The five HBR LP story records (Squiddly Diddly’s disc was a song album) were probably recorded before the cartoons themselves were finished—if Winnie’s magic words on this disc are any clue. She does not use the “Bibbidi-Bobbidi”-ish words she spoke constantly on the cartoons: “Ippity-Pippity-Pow!” However, the “Jet Screamer effect” is still there.

The Hanna-Barbera Singers’ tunes are a bit unique among HBR records. The opening song has a casual, easy listening vibe; what my siblings and I called “cocktail lounge music.” Skewed to younger listeners, the songs resemble those on HBR’s “Golden Cartoons in Songs” volumes, as well as the “Pebbles” song on the earlier “Hansel and Gretel” album.

Having a 12-inch album cover with art that matched actual title art of the cartoons was overwhelmingly exciting. (I would hold up the album cover as the title came on the TV screen.) The album art details differ slightly from the broadcast version (the background in particular).

GIVE A LITTLE LISTEN
Excerpt from “Winsome Witch in ‘It’s Magic’”
Spoiler alert! This is the final story segment on the album, so if you’re planning to get a copy from eBay, this will give away the ending! Will everything turn out fine for Winnie and the town? And… what about Naomi?

7 Comments

  • Winsome Witch was actually a segment from “The Secret Squirrel Show”, along with Squiddly Diddly (trust me, I was there) while Atom Ant played host to The Hillbilly Bears and Precious Pupp.

    I believe this is the very first female title character to be featured in a Hanna-Barbera cartoon series. Granny Sweet was sort of a title character, too, but she always played a secondary role to Precious Pupp. And Maw Rugg was definitely secondary to the antics of Paw Rugg.

    Jean Van der Pyl certainly earned her place as a Hanna-Barbera star. Not only Wilma Flintstone, but Rosey the Robot, both Mrs. Slate and Mrs. Spacely, most of the female voices on “Top Cat”, Magilla Gorilla’s friend Ogee and the aforementioned Maw Rugg–the list goes on and on. It’s very fitting that she should get to “star” in one of these albums. (Of course, she also starred in “Wilma Flintstone tells the story of Bambi”).
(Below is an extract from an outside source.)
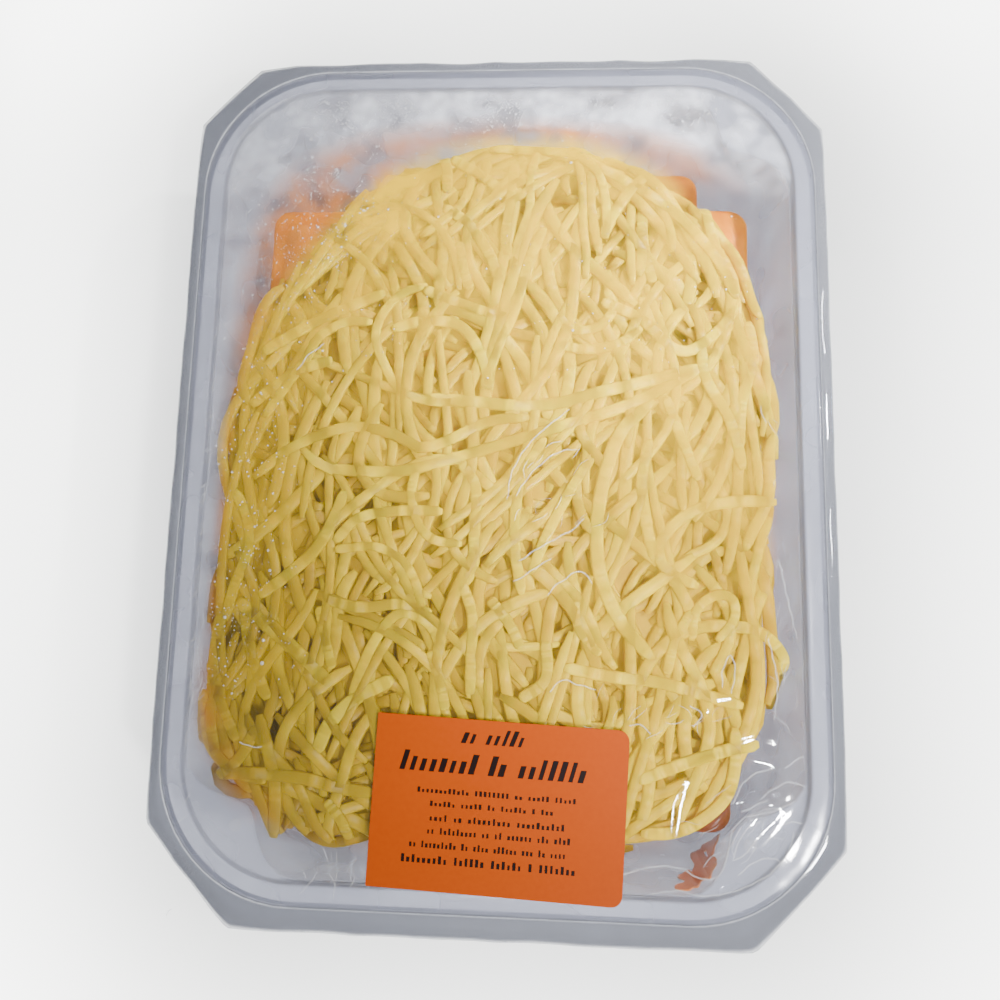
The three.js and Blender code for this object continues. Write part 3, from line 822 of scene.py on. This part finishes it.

    The western setting seems an odd choice for this album, but part of the charm of the HBR records is their unpredictability…or perhaps I should say their unpredictable predictability, because once the setting is established, it becomes evident where every plot turn is headed. So the question becomes not so much what happens next, as what clever sound effects and gags are going to punctuate the next development? For example, once Winnie becomes the schoolmarm, it’s evident she’s going to have to use her magic to control the unruly kids. Once the bad guy Killer Miller comes to town, it’s clear that the Sheriff is going to chicken out and appoint Winnie to take his place. And so forth.

    I enjoy the western background music that is used, because it goes far to establish the setting. The script manages to spoof the western genre as well as getting in a few sly digs at the teaching profession. (Yeah, teachers will work for practically nothing and risk their lives daily, part of the job description.)

    One of the major pluses to the songs that are included (there is nothing in the songs that deals with the western setting, however)–is that Winsome Witch finally gets her own theme song, more than those few bars that introduced each cartoon. The songs are clever and witty, and they add to the fun. Her theme song serves as a good introduction to the character.

    I get the impression that this script was done in a hurry, because the title “It’s Magic” could be about anything involving Winsome Witch. Maybe the script writers decided “let’s put her in a western” and that was it. There is one plot hole at the end, however–Winnie’s entire purpose in going out west was to find a new place to settle and a new job, other than just being a witch. Now that she has found new friends and could probably have a job for life if she wanted it, she suddenly goes back home as if it’s very urgent. It’s somewhat appropriate to end the story that way, but the script never justifies it. Winnie could have said something like, “Now that I’ve found myself a place to settle down, I miss my old house and my old friends.” Oh, well–it’s a minor quibble. The album is a lot of fun, any way you look at it.

    Thanks again for keeping up with the posts on the HBR records!

  • Oops! Got my H-B segments confused! Thanks for keeping me honest, Frederick.

  • Greg, is that a “Love of Chair” (from “The Electric Company”) reference at the end of the article? 😉

    • Lord knows I was impressed!

    • Hey, you guyyyyyyyys! You are correct!
      “Can a boy from a small chair in a big room find happiness as a standout at a sit-in?”

      Created by Paul Dooley, it’s television’s funniest TV series-within-a-series.

      http://www.movieweb.com/dvd/DVbDpdchy5UFef/love-of-chair

  • Looks like this (and an Atom Ant one done at the same time) didn’t rely on any specific story to spoof..

  • Hoyt Curtin’s cues from this early to mid-Sixties period are an absolute delight. He defined Cartoon Music as much if not more so than Carl Stalling did 20-30 years before.